__Your goal__.
Copy out every record below, word for word.

__Record list__.
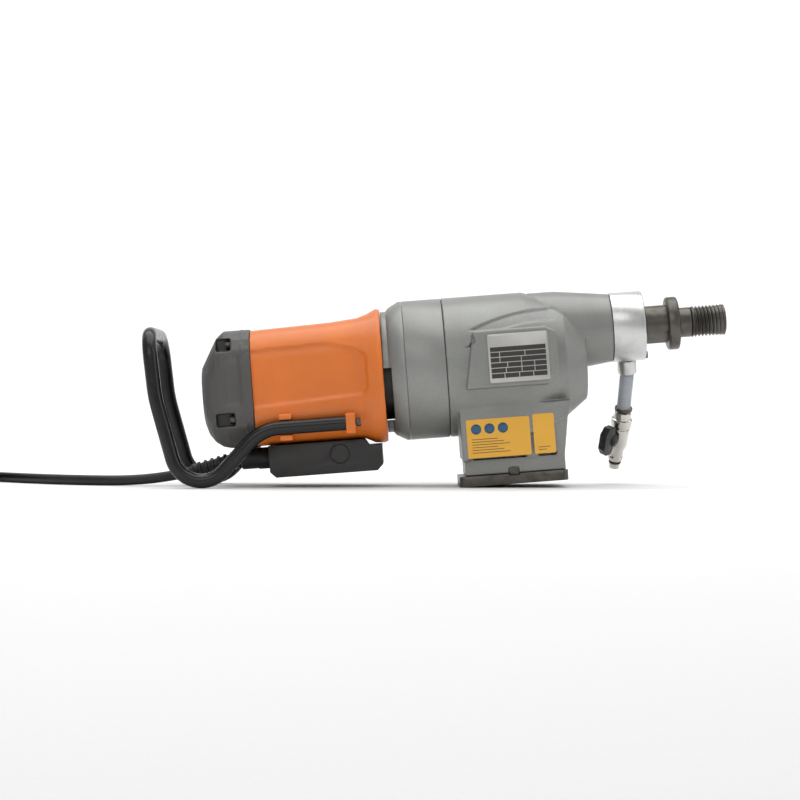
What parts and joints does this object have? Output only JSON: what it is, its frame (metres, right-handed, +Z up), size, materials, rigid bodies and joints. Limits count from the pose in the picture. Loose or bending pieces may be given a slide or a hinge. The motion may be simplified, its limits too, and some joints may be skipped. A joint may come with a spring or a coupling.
{
  "type": "core drill motor",
  "caption": "Three-speed wet core drill motor with a rear tubular handle, mounting plate, water inlet valve, threaded spindle, switch box and mains cord.",
  "frame": {"origin": "centre of the rig's bounding box at floor level, with the cord, its coil and its plug left out", "axes": "+X the way the spindle's nose points, seen from above; +Y to the side with the speed selector; +Z up"},
  "size_m": [0.9275, 0.2523, 0.201],
  "materials": {
    "orange_nylon": "satin",
    "dark_grey_nylon": "satin",
    "silver_casting": "satin",
    "machined_aluminium": "satin",
    "ground_steel": "satin",
    "blackened_steel": "satin",
    "gear_steel": "satin",
    "laminations": "matte",
    "commutator_copper": "satin",
    "brass": "satin",
    "nickel": "satin",
    "carbon": "matte",
    "handle_coating": "satin",
    "black_nylon": "satin",
    "black_rubber": "matte",
    "clear_hose": "gloss",
    "plate_print": "satin",
    "green_plastic": "gloss",
    "red_plastic": "gloss"
  },
  "bodies": {
    "housing": {"rear_cap": "dark_grey_nylon", "cap_screw_1": "ground_steel", "cap_screw_2": "ground_steel", "cap_screw_3": "ground_steel", "cap_screw_4": "ground_steel", "motor_housing": "orange_nylon", "stator": "laminations", "motor_rear_bearing": "ground_steel", "motor_front_bearing": "ground_steel", "brush_holder_left": "brass", "brush_holder_right": "brass", "carbon_brush_left": "carbon", "carbon_brush_right": "carbon", "bearing_shield": "silver_casting", "gearbox_ring": "silver_casting", "gear_carrier_plate": "machined_aluminium", "gear_housing": "silver_casting", "layshaft_rear_bearing": "ground_steel", "layshaft_front_bearing": "ground_steel", "spindle_rear_bearing": "ground_steel", "spindle_front_bearing": "ground_steel", "spindle_seal": "black_rubber", "shift_rail": "ground_steel", "water_collar": "machined_aluminium", "collar_screw": "blackened_steel", "mounting_plate": "blackened_steel", "plate_screw_1": "ground_steel", "plate_screw_2": "ground_steel", "parallel_key": "blackened_steel", "rating_plate": "plate_print", "handle": "handle_coating", "handle_screw_left": "blackened_steel", "handle_screw_right": "blackened_steel", "switch_box": "black_nylon", "blank_plug": "black_nylon", "cable_gland": "black_nylon", "strain_relief": "black_rubber", "hose_fitting": "machined_aluminium", "water_hose": "clear_hose", "hose_clamp": "blackened_steel", "valve_body": "nickel", "valve_o_ring": "black_rubber", "power_cord": "black_rubber", "cord_coil": "black_rubber", "power_plug": "black_rubber"},
    "armature": {"armature_shaft": "ground_steel", "armature_core": "laminations", "commutator": "commutator_copper", "fan": "black_nylon"},
    "layshaft": {"layshaft": "ground_steel", "drive_gear": "gear_steel"},
    "spindle": {"spindle": "blackened_steel", "spindle_gears": "gear_steel"},
    "shift_cluster": {"shift_cluster": "gear_steel"},
    "shift_fork": {"shift_fork": "blackened_steel"},
    "selector": {"selector_knob": "black_nylon"},
    "valve": {"valve_ball": "nickel", "valve_knob": "black_nylon"},
    "start_button": {"start_button": "green_plastic"},
    "stop_button": {"stop_button": "red_plastic"}
  },
  "joints": [
    {"name": "armature_spin", "type": "hinge", "parent": "housing", "child": "armature", "pos_m": [-0.11574, -0.0071, 0.11243], "axis": [0.9972, 0, 0.0748], "continuous": true},
    {"name": "layshaft_spin", "type": "hinge", "parent": "housing", "child": "layshaft", "pos_m": [0.04388, 0.02599, 0.12355], "axis": [0.9972, 0, 0.0748], "continuous": true},
    {"name": "spindle_spin", "type": "hinge", "parent": "housing", "child": "spindle", "pos_m": [0.16136, -0.0071, 0.1616], "axis": [0.9972, 0, 0.0748], "continuous": true},
    {"name": "selector_turn", "type": "hinge", "parent": "housing", "child": "selector", "pos_m": [0.06183, 0.0629, 0.1249], "axis": [0, 1, 0], "range_deg": [-63, 63]},
    {"name": "fork_slide", "type": "slide", "parent": "housing", "child": "shift_fork", "axis": [0.9972, 0, 0.0748], "range_m": [-0.01, 0.01]},
    {"name": "cluster_slide", "type": "slide", "parent": "layshaft", "child": "shift_cluster", "axis": [0.9972, 0, 0.0748], "range_m": [-0.011, 0.011]},
    {"name": "valve_turn", "type": "hinge", "parent": "housing", "child": "valve", "pos_m": [0.19359, 0.04558, 0.05073], "axis": [-0.6802, -0.6935, -0.2375], "range_deg": [0, 90]},
    {"name": "start_press", "type": "slide", "parent": "housing", "child": "start_button", "axis": [0, -1, 0], "range_m": [0, 0.003], "stiffness_N_per_m": 400},
    {"name": "stop_press", "type": "slide", "parent": "housing", "child": "stop_button", "axis": [0, -1, 0], "range_m": [0, 0.003], "stiffness_N_per_m": 400}
  ],
  "couplings": [
    {"joint": "layshaft_spin", "follows": "armature_spin", "ratio": -0.25714},
    {"joint": "spindle_spin", "follows": "armature_spin", "ratio": 0.19543},
    {"joint": "selector_turn", "follows": "fork_slide", "rad_per_m": -104.8},
    {"joint": "cluster_slide", "follows": "fork_slide", "ratio": 1}
  ]
}
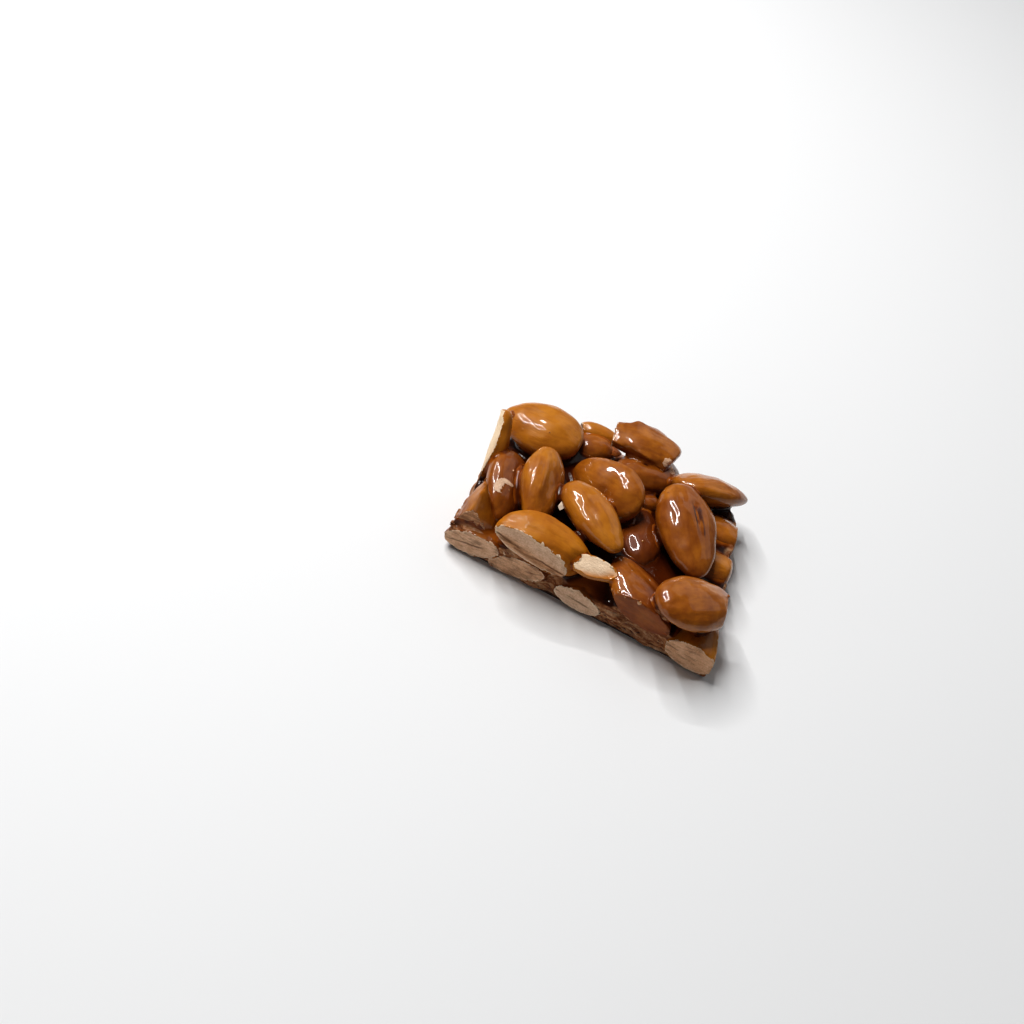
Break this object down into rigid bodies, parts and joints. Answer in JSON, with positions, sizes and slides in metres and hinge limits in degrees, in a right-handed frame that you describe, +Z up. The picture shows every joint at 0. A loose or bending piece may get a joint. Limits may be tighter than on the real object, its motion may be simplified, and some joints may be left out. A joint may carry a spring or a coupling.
{
  "type": "piece of almond nougat",
  "caption": "Knife-cut piece of brown almond nougat: whole roasted almonds set in glossy amber caramel, cut open along the front and the ends, flat underneath.",
  "frame": {"origin": "under the middle of the piece's box, on the flat underside", "axes": "+X to the right along the cut front, +Y to the back, +Z up"},
  "size_m": [0.075, 0.056, 0.023],
  "materials": {
    "glazed_almond": "smooth roasted almond under a thin glassy coat of amber caramel, its cut faces matt and grey-beige",
    "broken_almond": "broken piece of roasted almond, glazed skin outside and pale dry flesh at the break",
    "caramel": "hard glassy sugar caramel, dark red-brown where it is deep and amber where it is thin"
  },
  "bodies": {
    "root": {"almond_back_gap": "glazed_almond", "almond_back_left": "glazed_almond", "almond_back_middle": "glazed_almond", "almond_back_right": "glazed_almond", "almond_cut_front_1": "glazed_almond", "almond_cut_front_2": "glazed_almond", "almond_cut_front_3": "glazed_almond", "almond_cut_front_4": "glazed_almond", "almond_cut_left": "glazed_almond", "almond_cut_right_1": "glazed_almond", "almond_cut_right_2": "glazed_almond", "almond_front_left": "glazed_almond", "almond_front_right": "glazed_almond", "almond_left_shaded": "glazed_almond", "almond_left_upright": "glazed_almond", "almond_middle_broad": "glazed_almond", "almond_middle_crossing": "glazed_almond", "almond_middle_sunken": "glazed_almond", "almond_right_corner": "glazed_almond", "almond_right_scarred": "glazed_almond", "almond_under_back": "glazed_almond", "almond_under_corner": "glazed_almond", "almond_under_front": "glazed_almond", "almond_under_left": "glazed_almond", "almond_under_middle": "glazed_almond", "almond_under_right": "glazed_almond", "broken_end_standing": "broken_almond", "caramel": "caramel", "chip_middle": "broken_almond", "shell_back": "broken_almond", "sliver_back": "broken_almond", "sliver_front": "broken_almond", "splinter_standing": "broken_almond"}
  },
  "joints": []
}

__Final answer__.
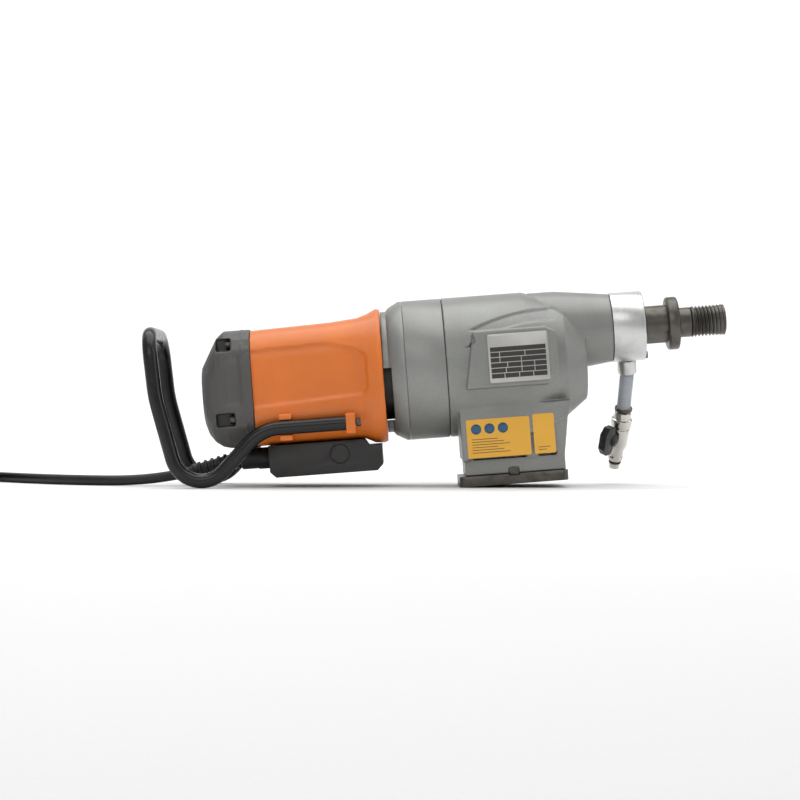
What parts and joints does this object have? Output only JSON: what it is, its frame (metres, right-handed, +Z up), size, materials, rigid bodies and joints. Limits count from the pose in the picture. Loose or bending pieces may be given a slide or a hinge. The motion may be simplified, its limits too, and some joints may be skipped. A joint may come with a spring or a coupling.
{
  "type": "core drill motor",
  "caption": "Three-speed wet core drill motor with a rear tubular handle, mounting plate, water inlet valve, threaded spindle, switch box and mains cord.",
  "frame": {"origin": "centre of the rig's bounding box at floor level, with the cord, its coil and its plug left out", "axes": "+X the way the spindle's nose points, seen from above; +Y to the side with the speed selector; +Z up"},
  "size_m": [0.9275, 0.2523, 0.201],
  "materials": {
    "orange_nylon": "satin",
    "dark_grey_nylon": "satin",
    "silver_casting": "satin",
    "machined_aluminium": "satin",
    "ground_steel": "satin",
    "blackened_steel": "satin",
    "gear_steel": "satin",
    "laminations": "matte",
    "commutator_copper": "satin",
    "brass": "satin",
    "nickel": "satin",
    "carbon": "matte",
    "handle_coating": "satin",
    "black_nylon": "satin",
    "black_rubber": "matte",
    "clear_hose": "gloss",
    "plate_print": "satin",
    "green_plastic": "gloss",
    "red_plastic": "gloss"
  },
  "bodies": {
    "housing": {"rear_cap": "dark_grey_nylon", "cap_screw_1": "ground_steel", "cap_screw_2": "ground_steel", "cap_screw_3": "ground_steel", "cap_screw_4": "ground_steel", "motor_housing": "orange_nylon", "stator": "laminations", "motor_rear_bearing": "ground_steel", "motor_front_bearing": "ground_steel", "brush_holder_left": "brass", "brush_holder_right": "brass", "carbon_brush_left": "carbon", "carbon_brush_right": "carbon", "bearing_shield": "silver_casting", "gearbox_ring": "silver_casting", "gear_carrier_plate": "machined_aluminium", "gear_housing": "silver_casting", "layshaft_rear_bearing": "ground_steel", "layshaft_front_bearing": "ground_steel", "spindle_rear_bearing": "ground_steel", "spindle_front_bearing": "ground_steel", "spindle_seal": "black_rubber", "shift_rail": "ground_steel", "water_collar": "machined_aluminium", "collar_screw": "blackened_steel", "mounting_plate": "blackened_steel", "plate_screw_1": "ground_steel", "plate_screw_2": "ground_steel", "parallel_key": "blackened_steel", "rating_plate": "plate_print", "handle": "handle_coating", "handle_screw_left": "blackened_steel", "handle_screw_right": "blackened_steel", "switch_box": "black_nylon", "blank_plug": "black_nylon", "cable_gland": "black_nylon", "strain_relief": "black_rubber", "hose_fitting": "machined_aluminium", "water_hose": "clear_hose", "hose_clamp": "blackened_steel", "valve_body": "nickel", "valve_o_ring": "black_rubber", "power_cord": "black_rubber", "cord_coil": "black_rubber", "power_plug": "black_rubber"},
    "armature": {"armature_shaft": "ground_steel", "armature_core": "laminations", "commutator": "commutator_copper", "fan": "black_nylon"},
    "layshaft": {"layshaft": "ground_steel", "drive_gear": "gear_steel"},
    "spindle": {"spindle": "blackened_steel", "spindle_gears": "gear_steel"},
    "shift_cluster": {"shift_cluster": "gear_steel"},
    "shift_fork": {"shift_fork": "blackened_steel"},
    "selector": {"selector_knob": "black_nylon"},
    "valve": {"valve_ball": "nickel", "valve_knob": "black_nylon"},
    "start_button": {"start_button": "green_plastic"},
    "stop_button": {"stop_button": "red_plastic"}
  },
  "joints": [
    {"name": "armature_spin", "type": "hinge", "parent": "housing", "child": "armature", "pos_m": [-0.11574, -0.0071, 0.11243], "axis": [0.9972, 0, 0.0748], "continuous": true},
    {"name": "layshaft_spin", "type": "hinge", "parent": "housing", "child": "layshaft", "pos_m": [0.04388, 0.02599, 0.12355], "axis": [0.9972, 0, 0.0748], "continuous": true},
    {"name": "spindle_spin", "type": "hinge", "parent": "housing", "child": "spindle", "pos_m": [0.16136, -0.0071, 0.1616], "axis": [0.9972, 0, 0.0748], "continuous": true},
    {"name": "selector_turn", "type": "hinge", "parent": "housing", "child": "selector", "pos_m": [0.06183, 0.0629, 0.1249], "axis": [0, 1, 0], "range_deg": [-63, 63]},
    {"name": "fork_slide", "type": "slide", "parent": "housing", "child": "shift_fork", "axis": [0.9972, 0, 0.0748], "range_m": [-0.01, 0.01]},
    {"name": "cluster_slide", "type": "slide", "parent": "layshaft", "child": "shift_cluster", "axis": [0.9972, 0, 0.0748], "range_m": [-0.011, 0.011]},
    {"name": "valve_turn", "type": "hinge", "parent": "housing", "child": "valve", "pos_m": [0.19359, 0.04558, 0.05073], "axis": [-0.6802, -0.6935, -0.2375], "range_deg": [0, 90]},
    {"name": "start_press", "type": "slide", "parent": "housing", "child": "start_button", "axis": [0, -1, 0], "range_m": [0, 0.003], "stiffness_N_per_m": 400},
    {"name": "stop_press", "type": "slide", "parent": "housing", "child": "stop_button", "axis": [0, -1, 0], "range_m": [0, 0.003], "stiffness_N_per_m": 400}
  ],
  "couplings": [
    {"joint": "layshaft_spin", "follows": "armature_spin", "ratio": -0.25714},
    {"joint": "spindle_spin", "follows": "armature_spin", "ratio": 0.19543},
    {"joint": "selector_turn", "follows": "fork_slide", "rad_per_m": -104.8},
    {"joint": "cluster_slide", "follows": "fork_slide", "ratio": 1}
  ]
}
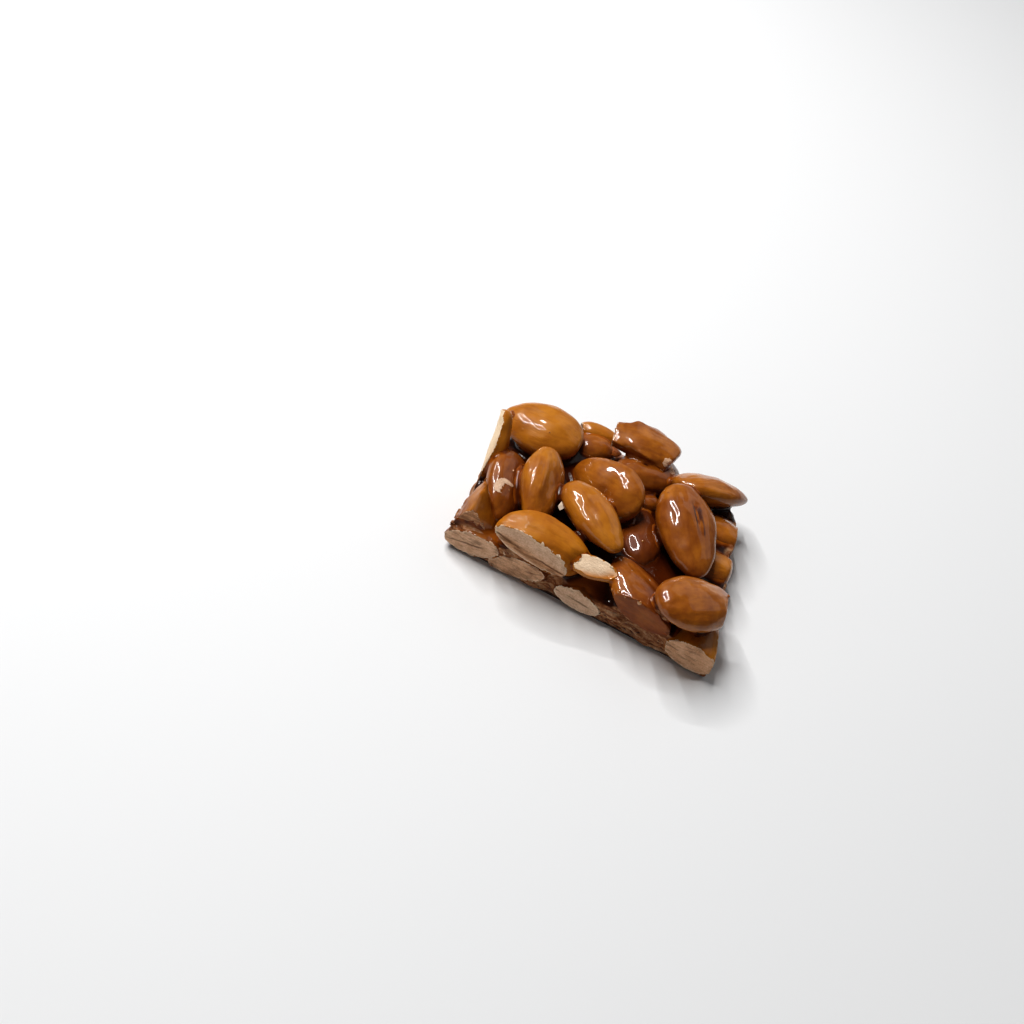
Break this object down into rigid bodies, parts and joints. Answer in JSON, with positions, sizes and slides in metres and hinge limits in degrees, in a right-handed frame that you describe, +Z up. The picture shows every joint at 0. A loose or bending piece may get a joint. Limits may be tighter than on the real object, its motion may be simplified, and some joints may be left out. A joint may carry a spring or a coupling.
{
  "type": "piece of almond nougat",
  "caption": "Knife-cut piece of brown almond nougat: whole roasted almonds set in glossy amber caramel, cut open along the front and the ends, flat underneath.",
  "frame": {"origin": "under the middle of the piece's box, on the flat underside", "axes": "+X to the right along the cut front, +Y to the back, +Z up"},
  "size_m": [0.075, 0.056, 0.023],
  "materials": {
    "glazed_almond": "smooth roasted almond under a thin glassy coat of amber caramel, its cut faces matt and grey-beige",
    "broken_almond": "broken piece of roasted almond, glazed skin outside and pale dry flesh at the break",
    "caramel": "hard glassy sugar caramel, dark red-brown where it is deep and amber where it is thin"
  },
  "bodies": {
    "root": {"almond_back_gap": "glazed_almond", "almond_back_left": "glazed_almond", "almond_back_middle": "glazed_almond", "almond_back_right": "glazed_almond", "almond_cut_front_1": "glazed_almond", "almond_cut_front_2": "glazed_almond", "almond_cut_front_3": "glazed_almond", "almond_cut_front_4": "glazed_almond", "almond_cut_left": "glazed_almond", "almond_cut_right_1": "glazed_almond", "almond_cut_right_2": "glazed_almond", "almond_front_left": "glazed_almond", "almond_front_right": "glazed_almond", "almond_left_shaded": "glazed_almond", "almond_left_upright": "glazed_almond", "almond_middle_broad": "glazed_almond", "almond_middle_crossing": "glazed_almond", "almond_middle_sunken": "glazed_almond", "almond_right_corner": "glazed_almond", "almond_right_scarred": "glazed_almond", "almond_under_back": "glazed_almond", "almond_under_corner": "glazed_almond", "almond_under_front": "glazed_almond", "almond_under_left": "glazed_almond", "almond_under_middle": "glazed_almond", "almond_under_right": "glazed_almond", "broken_end_standing": "broken_almond", "caramel": "caramel", "chip_middle": "broken_almond", "shell_back": "broken_almond", "sliver_back": "broken_almond", "sliver_front": "broken_almond", "splinter_standing": "broken_almond"}
  },
  "joints": []
}